━━ RECORD LIST ━━
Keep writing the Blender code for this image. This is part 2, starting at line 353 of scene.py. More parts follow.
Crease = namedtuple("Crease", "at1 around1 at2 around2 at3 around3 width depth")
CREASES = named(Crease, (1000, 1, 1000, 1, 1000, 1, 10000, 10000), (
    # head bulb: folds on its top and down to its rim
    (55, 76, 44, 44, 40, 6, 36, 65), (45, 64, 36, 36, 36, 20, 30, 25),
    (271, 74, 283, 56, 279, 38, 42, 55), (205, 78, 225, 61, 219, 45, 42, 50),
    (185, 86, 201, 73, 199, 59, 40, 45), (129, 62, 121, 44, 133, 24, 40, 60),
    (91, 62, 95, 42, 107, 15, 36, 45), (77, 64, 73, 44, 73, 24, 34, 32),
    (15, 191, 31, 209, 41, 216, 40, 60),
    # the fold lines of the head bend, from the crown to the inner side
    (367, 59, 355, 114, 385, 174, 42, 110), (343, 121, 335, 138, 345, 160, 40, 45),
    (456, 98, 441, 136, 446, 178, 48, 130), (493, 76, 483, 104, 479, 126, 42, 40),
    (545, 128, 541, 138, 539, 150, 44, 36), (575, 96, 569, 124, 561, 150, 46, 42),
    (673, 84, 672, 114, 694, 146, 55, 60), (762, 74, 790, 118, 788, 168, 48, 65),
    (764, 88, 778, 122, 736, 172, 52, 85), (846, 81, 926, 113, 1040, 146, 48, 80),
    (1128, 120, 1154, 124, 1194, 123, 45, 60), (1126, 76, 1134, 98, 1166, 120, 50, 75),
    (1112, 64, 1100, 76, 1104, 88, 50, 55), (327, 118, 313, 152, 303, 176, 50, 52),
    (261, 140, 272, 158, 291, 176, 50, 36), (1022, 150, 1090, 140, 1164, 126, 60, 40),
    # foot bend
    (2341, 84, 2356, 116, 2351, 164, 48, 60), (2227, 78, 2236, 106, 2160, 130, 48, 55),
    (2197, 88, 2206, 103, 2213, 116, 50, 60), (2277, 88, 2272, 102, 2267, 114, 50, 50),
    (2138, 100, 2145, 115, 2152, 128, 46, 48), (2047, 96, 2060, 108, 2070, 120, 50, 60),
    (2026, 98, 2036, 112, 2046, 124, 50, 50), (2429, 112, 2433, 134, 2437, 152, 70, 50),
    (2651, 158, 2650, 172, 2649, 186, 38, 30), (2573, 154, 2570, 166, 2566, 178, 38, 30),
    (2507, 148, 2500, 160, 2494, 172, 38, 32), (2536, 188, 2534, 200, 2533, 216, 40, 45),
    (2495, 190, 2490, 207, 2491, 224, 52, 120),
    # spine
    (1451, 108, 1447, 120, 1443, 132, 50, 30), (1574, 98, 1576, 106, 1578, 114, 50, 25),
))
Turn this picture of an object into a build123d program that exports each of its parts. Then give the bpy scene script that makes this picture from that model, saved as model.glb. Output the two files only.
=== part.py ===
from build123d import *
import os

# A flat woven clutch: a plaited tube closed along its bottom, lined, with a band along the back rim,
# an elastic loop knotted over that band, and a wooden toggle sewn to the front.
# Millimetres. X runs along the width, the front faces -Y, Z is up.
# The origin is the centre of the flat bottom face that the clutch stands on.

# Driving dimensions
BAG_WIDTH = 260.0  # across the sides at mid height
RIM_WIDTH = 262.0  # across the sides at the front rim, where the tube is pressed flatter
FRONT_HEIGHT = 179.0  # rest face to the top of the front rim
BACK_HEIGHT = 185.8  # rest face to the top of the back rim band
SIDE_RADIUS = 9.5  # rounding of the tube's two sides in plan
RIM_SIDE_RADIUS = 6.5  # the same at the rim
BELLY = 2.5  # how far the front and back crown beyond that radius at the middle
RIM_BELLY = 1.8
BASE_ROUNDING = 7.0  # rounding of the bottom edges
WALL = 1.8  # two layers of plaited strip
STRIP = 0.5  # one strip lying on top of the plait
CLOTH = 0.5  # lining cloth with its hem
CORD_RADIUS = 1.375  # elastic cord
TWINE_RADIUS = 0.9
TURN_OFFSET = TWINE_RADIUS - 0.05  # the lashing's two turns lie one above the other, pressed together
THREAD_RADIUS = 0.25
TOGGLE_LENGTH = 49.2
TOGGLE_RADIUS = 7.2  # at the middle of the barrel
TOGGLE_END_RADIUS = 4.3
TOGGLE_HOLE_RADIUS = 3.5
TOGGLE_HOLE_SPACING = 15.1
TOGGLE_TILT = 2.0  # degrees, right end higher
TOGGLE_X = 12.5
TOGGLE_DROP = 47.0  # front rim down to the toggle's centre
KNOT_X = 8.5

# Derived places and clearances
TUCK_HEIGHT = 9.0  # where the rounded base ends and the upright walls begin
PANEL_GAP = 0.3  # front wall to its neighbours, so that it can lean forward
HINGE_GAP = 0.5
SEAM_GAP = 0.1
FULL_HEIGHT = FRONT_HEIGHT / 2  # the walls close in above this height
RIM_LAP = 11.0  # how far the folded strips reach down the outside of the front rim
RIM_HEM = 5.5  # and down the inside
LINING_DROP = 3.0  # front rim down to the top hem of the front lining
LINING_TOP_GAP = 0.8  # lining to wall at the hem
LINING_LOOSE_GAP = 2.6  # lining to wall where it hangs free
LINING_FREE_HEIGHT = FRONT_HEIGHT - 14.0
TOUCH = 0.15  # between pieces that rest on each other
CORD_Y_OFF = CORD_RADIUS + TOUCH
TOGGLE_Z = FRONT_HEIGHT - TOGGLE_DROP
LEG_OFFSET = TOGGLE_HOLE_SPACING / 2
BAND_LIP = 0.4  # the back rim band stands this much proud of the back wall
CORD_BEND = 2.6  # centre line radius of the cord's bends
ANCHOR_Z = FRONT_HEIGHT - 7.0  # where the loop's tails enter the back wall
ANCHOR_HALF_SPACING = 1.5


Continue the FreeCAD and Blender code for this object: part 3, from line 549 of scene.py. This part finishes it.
━━━
_TASK DESCRIPTION:_
Print every entry exactly as written.

_RESULT OF THIS TASK:_
Keep writing the Blender code for this image. This is part 2, starting at line 353 of scene.py. More parts follow.
Crease = namedtuple("Crease", "at1 around1 at2 around2 at3 around3 width depth")
CREASES = named(Crease, (1000, 1, 1000, 1, 1000, 1, 10000, 10000), (
    # head bulb: folds on its top and down to its rim
    (55, 76, 44, 44, 40, 6, 36, 65), (45, 64, 36, 36, 36, 20, 30, 25),
    (271, 74, 283, 56, 279, 38, 42, 55), (205, 78, 225, 61, 219, 45, 42, 50),
    (185, 86, 201, 73, 199, 59, 40, 45), (129, 62, 121, 44, 133, 24, 40, 60),
    (91, 62, 95, 42, 107, 15, 36, 45), (77, 64, 73, 44, 73, 24, 34, 32),
    (15, 191, 31, 209, 41, 216, 40, 60),
    # the fold lines of the head bend, from the crown to the inner side
    (367, 59, 355, 114, 385, 174, 42, 110), (343, 121, 335, 138, 345, 160, 40, 45),
    (456, 98, 441, 136, 446, 178, 48, 130), (493, 76, 483, 104, 479, 126, 42, 40),
    (545, 128, 541, 138, 539, 150, 44, 36), (575, 96, 569, 124, 561, 150, 46, 42),
    (673, 84, 672, 114, 694, 146, 55, 60), (762, 74, 790, 118, 788, 168, 48, 65),
    (764, 88, 778, 122, 736, 172, 52, 85), (846, 81, 926, 113, 1040, 146, 48, 80),
    (1128, 120, 1154, 124, 1194, 123, 45, 60), (1126, 76, 1134, 98, 1166, 120, 50, 75),
    (1112, 64, 1100, 76, 1104, 88, 50, 55), (327, 118, 313, 152, 303, 176, 50, 52),
    (261, 140, 272, 158, 291, 176, 50, 36), (1022, 150, 1090, 140, 1164, 126, 60, 40),
    # foot bend
    (2341, 84, 2356, 116, 2351, 164, 48, 60), (2227, 78, 2236, 106, 2160, 130, 48, 55),
    (2197, 88, 2206, 103, 2213, 116, 50, 60), (2277, 88, 2272, 102, 2267, 114, 50, 50),
    (2138, 100, 2145, 115, 2152, 128, 46, 48), (2047, 96, 2060, 108, 2070, 120, 50, 60),
    (2026, 98, 2036, 112, 2046, 124, 50, 50), (2429, 112, 2433, 134, 2437, 152, 70, 50),
    (2651, 158, 2650, 172, 2649, 186, 38, 30), (2573, 154, 2570, 166, 2566, 178, 38, 30),
    (2507, 148, 2500, 160, 2494, 172, 38, 32), (2536, 188, 2534, 200, 2533, 216, 40, 45),
    (2495, 190, 2490, 207, 2491, 224, 52, 120),
    # spine
    (1451, 108, 1447, 120, 1443, 132, 50, 30), (1574, 98, 1576, 106, 1578, 114, 50, 25),
))
Turn this picture of an object into a build123d program that exports each of its parts. Then give the bpy scene script that makes this picture from that model, saved as model.glb. Output the two files only.
=== part.py ===
from build123d import *
import os

# A flat woven clutch: a plaited tube closed along its bottom, lined, with a band along the back rim,
# an elastic loop knotted over that band, and a wooden toggle sewn to the front.
# Millimetres. X runs along the width, the front faces -Y, Z is up.
# The origin is the centre of the flat bottom face that the clutch stands on.

# Driving dimensions
BAG_WIDTH = 260.0  # across the sides at mid height
RIM_WIDTH = 262.0  # across the sides at the front rim, where the tube is pressed flatter
FRONT_HEIGHT = 179.0  # rest face to the top of the front rim
BACK_HEIGHT = 185.8  # rest face to the top of the back rim band
SIDE_RADIUS = 9.5  # rounding of the tube's two sides in plan
RIM_SIDE_RADIUS = 6.5  # the same at the rim
BELLY = 2.5  # how far the front and back crown beyond that radius at the middle
RIM_BELLY = 1.8
BASE_ROUNDING = 7.0  # rounding of the bottom edges
WALL = 1.8  # two layers of plaited strip
STRIP = 0.5  # one strip lying on top of the plait
CLOTH = 0.5  # lining cloth with its hem
CORD_RADIUS = 1.375  # elastic cord
TWINE_RADIUS = 0.9
TURN_OFFSET = TWINE_RADIUS - 0.05  # the lashing's two turns lie one above the other, pressed together
THREAD_RADIUS = 0.25
TOGGLE_LENGTH = 49.2
TOGGLE_RADIUS = 7.2  # at the middle of the barrel
TOGGLE_END_RADIUS = 4.3
TOGGLE_HOLE_RADIUS = 3.5
TOGGLE_HOLE_SPACING = 15.1
TOGGLE_TILT = 2.0  # degrees, right end higher
TOGGLE_X = 12.5
TOGGLE_DROP = 47.0  # front rim down to the toggle's centre
KNOT_X = 8.5

# Derived places and clearances
TUCK_HEIGHT = 9.0  # where the rounded base ends and the upright walls begin
PANEL_GAP = 0.3  # front wall to its neighbours, so that it can lean forward
HINGE_GAP = 0.5
SEAM_GAP = 0.1
FULL_HEIGHT = FRONT_HEIGHT / 2  # the walls close in above this height
RIM_LAP = 11.0  # how far the folded strips reach down the outside of the front rim
RIM_HEM = 5.5  # and down the inside
LINING_DROP = 3.0  # front rim down to the top hem of the front lining
LINING_TOP_GAP = 0.8  # lining to wall at the hem
LINING_LOOSE_GAP = 2.6  # lining to wall where it hangs free
LINING_FREE_HEIGHT = FRONT_HEIGHT - 14.0
TOUCH = 0.15  # between pieces that rest on each other
CORD_Y_OFF = CORD_RADIUS + TOUCH
TOGGLE_Z = FRONT_HEIGHT - TOGGLE_DROP
LEG_OFFSET = TOGGLE_HOLE_SPACING / 2
BAND_LIP = 0.4  # the back rim band stands this much proud of the back wall
CORD_BEND = 2.6  # centre line radius of the cord's bends
ANCHOR_Z = FRONT_HEIGHT - 7.0  # where the loop's tails enter the back wall
ANCHOR_HALF_SPACING = 1.5


Continue the FreeCAD and Blender code for this object: part 3, from line 549 of scene.py. This part finishes it.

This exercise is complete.